### TASK PROMPT
Would you quote the material below in full and unchanged?

─── COLLECTED DATA ───

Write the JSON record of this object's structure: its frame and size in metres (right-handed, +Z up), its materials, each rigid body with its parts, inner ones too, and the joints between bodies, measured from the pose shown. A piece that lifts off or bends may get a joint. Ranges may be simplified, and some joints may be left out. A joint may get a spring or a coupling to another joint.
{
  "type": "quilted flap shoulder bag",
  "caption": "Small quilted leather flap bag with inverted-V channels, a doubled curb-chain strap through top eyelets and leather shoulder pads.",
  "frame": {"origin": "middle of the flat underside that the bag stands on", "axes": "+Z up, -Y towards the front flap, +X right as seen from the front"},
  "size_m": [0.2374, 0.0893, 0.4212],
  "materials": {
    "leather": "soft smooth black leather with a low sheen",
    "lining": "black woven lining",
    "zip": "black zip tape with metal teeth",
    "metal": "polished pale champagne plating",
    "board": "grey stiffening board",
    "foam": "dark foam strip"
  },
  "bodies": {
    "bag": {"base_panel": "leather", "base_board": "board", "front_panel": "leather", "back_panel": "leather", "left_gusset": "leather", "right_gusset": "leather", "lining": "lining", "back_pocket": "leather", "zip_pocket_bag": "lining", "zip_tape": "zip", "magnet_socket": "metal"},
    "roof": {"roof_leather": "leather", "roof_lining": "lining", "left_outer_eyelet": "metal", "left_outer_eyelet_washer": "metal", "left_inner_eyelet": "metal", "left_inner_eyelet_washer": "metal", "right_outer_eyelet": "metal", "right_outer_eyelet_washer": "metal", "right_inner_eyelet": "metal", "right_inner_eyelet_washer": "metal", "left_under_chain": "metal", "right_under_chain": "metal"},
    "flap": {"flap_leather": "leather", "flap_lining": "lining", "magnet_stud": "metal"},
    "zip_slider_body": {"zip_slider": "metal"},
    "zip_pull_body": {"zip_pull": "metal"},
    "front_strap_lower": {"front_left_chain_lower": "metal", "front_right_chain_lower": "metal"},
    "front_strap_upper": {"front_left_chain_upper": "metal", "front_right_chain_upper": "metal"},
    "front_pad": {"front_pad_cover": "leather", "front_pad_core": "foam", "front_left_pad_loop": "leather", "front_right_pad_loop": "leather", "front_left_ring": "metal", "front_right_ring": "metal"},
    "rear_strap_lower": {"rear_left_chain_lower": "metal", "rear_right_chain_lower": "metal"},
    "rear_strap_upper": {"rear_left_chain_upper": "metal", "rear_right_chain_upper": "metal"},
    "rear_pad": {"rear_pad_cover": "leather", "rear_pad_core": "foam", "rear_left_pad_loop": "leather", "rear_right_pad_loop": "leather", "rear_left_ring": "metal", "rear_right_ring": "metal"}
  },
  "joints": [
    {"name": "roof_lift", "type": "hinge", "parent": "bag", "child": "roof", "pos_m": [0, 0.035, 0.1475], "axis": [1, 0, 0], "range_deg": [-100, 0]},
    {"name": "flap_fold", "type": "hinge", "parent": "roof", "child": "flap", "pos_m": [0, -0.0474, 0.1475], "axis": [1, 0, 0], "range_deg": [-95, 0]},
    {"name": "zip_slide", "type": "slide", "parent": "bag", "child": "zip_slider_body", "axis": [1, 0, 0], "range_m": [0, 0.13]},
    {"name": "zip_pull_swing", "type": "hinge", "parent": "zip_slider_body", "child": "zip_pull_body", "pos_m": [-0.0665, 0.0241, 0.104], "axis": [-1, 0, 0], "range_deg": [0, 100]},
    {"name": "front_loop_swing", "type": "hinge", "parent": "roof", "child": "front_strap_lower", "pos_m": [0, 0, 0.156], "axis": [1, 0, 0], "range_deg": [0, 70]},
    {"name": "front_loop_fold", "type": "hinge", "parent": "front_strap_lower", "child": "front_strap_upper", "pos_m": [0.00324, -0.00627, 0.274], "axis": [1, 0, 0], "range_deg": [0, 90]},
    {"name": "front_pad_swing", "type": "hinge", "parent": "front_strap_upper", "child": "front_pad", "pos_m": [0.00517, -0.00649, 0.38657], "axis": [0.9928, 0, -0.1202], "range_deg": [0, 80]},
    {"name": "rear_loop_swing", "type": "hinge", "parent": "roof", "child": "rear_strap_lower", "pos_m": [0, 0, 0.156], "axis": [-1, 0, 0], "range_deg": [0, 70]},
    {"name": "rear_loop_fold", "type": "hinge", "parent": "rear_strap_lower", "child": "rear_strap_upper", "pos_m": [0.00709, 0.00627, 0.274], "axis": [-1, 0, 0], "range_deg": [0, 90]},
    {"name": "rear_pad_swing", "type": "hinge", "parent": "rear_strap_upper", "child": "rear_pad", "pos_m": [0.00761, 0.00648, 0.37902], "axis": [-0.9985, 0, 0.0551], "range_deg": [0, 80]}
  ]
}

───

### EXPECTED OUTPUT
Write the JSON record of this object's structure: its frame and size in metres (right-handed, +Z up), its materials, each rigid body with its parts, inner ones too, and the joints between bodies, measured from the pose shown. A piece that lifts off or bends may get a joint. Ranges may be simplified, and some joints may be left out. A joint may get a spring or a coupling to another joint.
{
  "type": "quilted flap shoulder bag",
  "caption": "Small quilted leather flap bag with inverted-V channels, a doubled curb-chain strap through top eyelets and leather shoulder pads.",
  "frame": {"origin": "middle of the flat underside that the bag stands on", "axes": "+Z up, -Y towards the front flap, +X right as seen from the front"},
  "size_m": [0.2374, 0.0893, 0.4212],
  "materials": {
    "leather": "soft smooth black leather with a low sheen",
    "lining": "black woven lining",
    "zip": "black zip tape with metal teeth",
    "metal": "polished pale champagne plating",
    "board": "grey stiffening board",
    "foam": "dark foam strip"
  },
  "bodies": {
    "bag": {"base_panel": "leather", "base_board": "board", "front_panel": "leather", "back_panel": "leather", "left_gusset": "leather", "right_gusset": "leather", "lining": "lining", "back_pocket": "leather", "zip_pocket_bag": "lining", "zip_tape": "zip", "magnet_socket": "metal"},
    "roof": {"roof_leather": "leather", "roof_lining": "lining", "left_outer_eyelet": "metal", "left_outer_eyelet_washer": "metal", "left_inner_eyelet": "metal", "left_inner_eyelet_washer": "metal", "right_outer_eyelet": "metal", "right_outer_eyelet_washer": "metal", "right_inner_eyelet": "metal", "right_inner_eyelet_washer": "metal", "left_under_chain": "metal", "right_under_chain": "metal"},
    "flap": {"flap_leather": "leather", "flap_lining": "lining", "magnet_stud": "metal"},
    "zip_slider_body": {"zip_slider": "metal"},
    "zip_pull_body": {"zip_pull": "metal"},
    "front_strap_lower": {"front_left_chain_lower": "metal", "front_right_chain_lower": "metal"},
    "front_strap_upper": {"front_left_chain_upper": "metal", "front_right_chain_upper": "metal"},
    "front_pad": {"front_pad_cover": "leather", "front_pad_core": "foam", "front_left_pad_loop": "leather", "front_right_pad_loop": "leather", "front_left_ring": "metal", "front_right_ring": "metal"},
    "rear_strap_lower": {"rear_left_chain_lower": "metal", "rear_right_chain_lower": "metal"},
    "rear_strap_upper": {"rear_left_chain_upper": "metal", "rear_right_chain_upper": "metal"},
    "rear_pad": {"rear_pad_cover": "leather", "rear_pad_core": "foam", "rear_left_pad_loop": "leather", "rear_right_pad_loop": "leather", "rear_left_ring": "metal", "rear_right_ring": "metal"}
  },
  "joints": [
    {"name": "roof_lift", "type": "hinge", "parent": "bag", "child": "roof", "pos_m": [0, 0.035, 0.1475], "axis": [1, 0, 0], "range_deg": [-100, 0]},
    {"name": "flap_fold", "type": "hinge", "parent": "roof", "child": "flap", "pos_m": [0, -0.0474, 0.1475], "axis": [1, 0, 0], "range_deg": [-95, 0]},
    {"name": "zip_slide", "type": "slide", "parent": "bag", "child": "zip_slider_body", "axis": [1, 0, 0], "range_m": [0, 0.13]},
    {"name": "zip_pull_swing", "type": "hinge", "parent": "zip_slider_body", "child": "zip_pull_body", "pos_m": [-0.0665, 0.0241, 0.104], "axis": [-1, 0, 0], "range_deg": [0, 100]},
    {"name": "front_loop_swing", "type": "hinge", "parent": "roof", "child": "front_strap_lower", "pos_m": [0, 0, 0.156], "axis": [1, 0, 0], "range_deg": [0, 70]},
    {"name": "front_loop_fold", "type": "hinge", "parent": "front_strap_lower", "child": "front_strap_upper", "pos_m": [0.00324, -0.00627, 0.274], "axis": [1, 0, 0], "range_deg": [0, 90]},
    {"name": "front_pad_swing", "type": "hinge", "parent": "front_strap_upper", "child": "front_pad", "pos_m": [0.00517, -0.00649, 0.38657], "axis": [0.9928, 0, -0.1202], "range_deg": [0, 80]},
    {"name": "rear_loop_swing", "type": "hinge", "parent": "roof", "child": "rear_strap_lower", "pos_m": [0, 0, 0.156], "axis": [-1, 0, 0], "range_deg": [0, 70]},
    {"name": "rear_loop_fold", "type": "hinge", "parent": "rear_strap_lower", "child": "rear_strap_upper", "pos_m": [0.00709, 0.00627, 0.274], "axis": [-1, 0, 0], "range_deg": [0, 90]},
    {"name": "rear_pad_swing", "type": "hinge", "parent": "rear_strap_upper", "child": "rear_pad", "pos_m": [0.00761, 0.00648, 0.37902], "axis": [-0.9985, 0, 0.0551], "range_deg": [0, 80]}
  ]
}